Yes. Every RAWSHOT output comes with full commercial rights, permanent and worldwide, which gives teams a direct answer when assets need to move across ecommerce, paid media, retail partners, and owned channels. That clarity matters because fashion content is rarely used once; the same image often travels from PDP to email, from marketplace listing to social placement, and from launch deck to campaign landing page.

RAWSHOT also pairs rights clarity with transparent labelling. Outputs are AI-labelled, use visible and cryptographic watermarking cues, and carry C2PA provenance metadata, so the commercial story is not detached from the trust story. For operators, that means legal, brand, and merchandising teams can work from the same facts when deciding what to publish and how to document it internally.

What should our team check before publishing synthetic fashion imagery?

Start with garment accuracy, because the product is the selling object. Review cut, colour, pattern, logo placement, drape, and proportion, then confirm the chosen framing and product focus support the channel you are publishing to. After that, verify the model and style choices remain consistent with the rest of the catalog or campaign so the asset feels intentional rather than isolated.

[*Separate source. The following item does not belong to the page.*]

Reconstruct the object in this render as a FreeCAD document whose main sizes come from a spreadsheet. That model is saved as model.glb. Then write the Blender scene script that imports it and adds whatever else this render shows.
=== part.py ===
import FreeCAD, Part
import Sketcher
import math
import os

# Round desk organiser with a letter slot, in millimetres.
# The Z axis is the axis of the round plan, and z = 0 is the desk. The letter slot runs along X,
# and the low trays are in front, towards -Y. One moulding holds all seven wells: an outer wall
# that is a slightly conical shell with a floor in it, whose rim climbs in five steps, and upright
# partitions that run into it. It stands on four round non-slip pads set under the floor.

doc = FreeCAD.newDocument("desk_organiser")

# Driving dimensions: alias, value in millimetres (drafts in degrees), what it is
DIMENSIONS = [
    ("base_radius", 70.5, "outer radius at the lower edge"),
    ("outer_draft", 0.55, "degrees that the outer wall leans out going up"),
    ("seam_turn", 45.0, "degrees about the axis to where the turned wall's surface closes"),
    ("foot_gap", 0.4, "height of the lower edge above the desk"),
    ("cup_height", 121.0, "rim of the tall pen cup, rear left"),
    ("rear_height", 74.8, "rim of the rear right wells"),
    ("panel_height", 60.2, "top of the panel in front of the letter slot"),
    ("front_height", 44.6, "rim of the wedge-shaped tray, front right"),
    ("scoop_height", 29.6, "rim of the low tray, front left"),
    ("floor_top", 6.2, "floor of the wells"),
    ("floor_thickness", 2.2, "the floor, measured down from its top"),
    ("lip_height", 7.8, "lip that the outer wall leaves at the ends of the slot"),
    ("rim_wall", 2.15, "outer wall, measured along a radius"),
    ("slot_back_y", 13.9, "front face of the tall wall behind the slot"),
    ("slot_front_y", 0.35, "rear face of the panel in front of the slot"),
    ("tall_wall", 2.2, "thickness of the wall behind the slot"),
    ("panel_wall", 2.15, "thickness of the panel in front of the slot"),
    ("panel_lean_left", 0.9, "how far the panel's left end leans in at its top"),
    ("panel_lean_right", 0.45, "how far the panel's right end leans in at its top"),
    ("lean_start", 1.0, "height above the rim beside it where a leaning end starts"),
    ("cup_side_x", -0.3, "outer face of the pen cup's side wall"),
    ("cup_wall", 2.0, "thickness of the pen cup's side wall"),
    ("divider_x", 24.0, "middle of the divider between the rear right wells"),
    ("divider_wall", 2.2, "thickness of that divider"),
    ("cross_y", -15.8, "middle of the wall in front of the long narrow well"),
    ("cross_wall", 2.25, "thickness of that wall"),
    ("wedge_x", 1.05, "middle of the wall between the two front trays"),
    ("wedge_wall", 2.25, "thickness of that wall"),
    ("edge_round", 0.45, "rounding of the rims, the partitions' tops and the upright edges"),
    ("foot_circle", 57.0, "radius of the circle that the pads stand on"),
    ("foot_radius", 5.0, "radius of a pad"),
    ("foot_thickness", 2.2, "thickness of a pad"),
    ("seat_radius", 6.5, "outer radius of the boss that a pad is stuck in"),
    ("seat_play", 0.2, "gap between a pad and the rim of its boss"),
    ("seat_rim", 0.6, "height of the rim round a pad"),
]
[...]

Then check the trust layer. RAWSHOT outputs are AI-labelled, include C2PA-signed provenance metadata, and are backed by a signed audit trail per image, which gives operations teams a concrete record to store alongside approvals. Teams should make those checks part of normal QA, just as they already review crop safety, merchandising hierarchy, and naming conventions before publishing to PDPs, ads, or marketplace feeds.

How much does this cost per still, and what happens if a generation fails?

For still images, RAWSHOT runs at about $0.55 per image, with most generations taking roughly 30–40 seconds. Tokens never expire, which is useful for brands that work in bursts around launches rather than on a rigid monthly cadence. That pricing model is straightforward enough to budget by SKU, by assortment, or by creative test set without needing to estimate seat counts or unlocks for basic functionality.

If a generation fails, the tokens are refunded. That makes iteration more practical because teams can test framing, lighting, and style options without treating every failed attempt as sunk cost. The cancel control is also simple and visible on the pricing page, so the economics remain legible to both small operators and larger commerce teams that need predictable rules before committing production work.

Can RAWSHOT plug into Shopify-scale catalogs or internal product pipelines?

Yes. RAWSHOT is designed for both browser-led image direction and REST API workflows, so teams can move from a single styled shoot to larger catalog operations without changing platforms. That matters for Shopify stores, marketplace sellers, and internal ecommerce stacks because the asset workflow usually sits inside a wider chain of product data, merchandising rules, launch calendars, and approval steps.

The API is the scale path, but it uses the same underlying engine and output logic as the GUI. That means a creative lead can define a visual setup in the interface, and an operations team can apply the same logic more broadly when the catalog expands. Because pricing, rights, provenance, and refund rules stay consistent across use cases, the handoff between creative and production remains easier to govern.

What does scale look like when one team uses the browser and another uses the API?

Scale looks like one system serving different roles without splitting the product into a basic version and a gated enterprise version. A designer or merchandiser can use the browser GUI to set the visual direction, confirm garment handling, and approve a repeatable setup. Then a larger catalog or engineering team can carry that same logic into the REST API for higher-throughput image production across many SKUs, channels, or daily update cycles.

The important point is consistency. The same models, the same per-image pricing, the same provenance posture, and the same commercial-rights framing apply whether you are making one image or processing a large assortment. That lets teams standardize around one workflow instead of treating creative experimentation and catalog operations as separate systems with separate rules.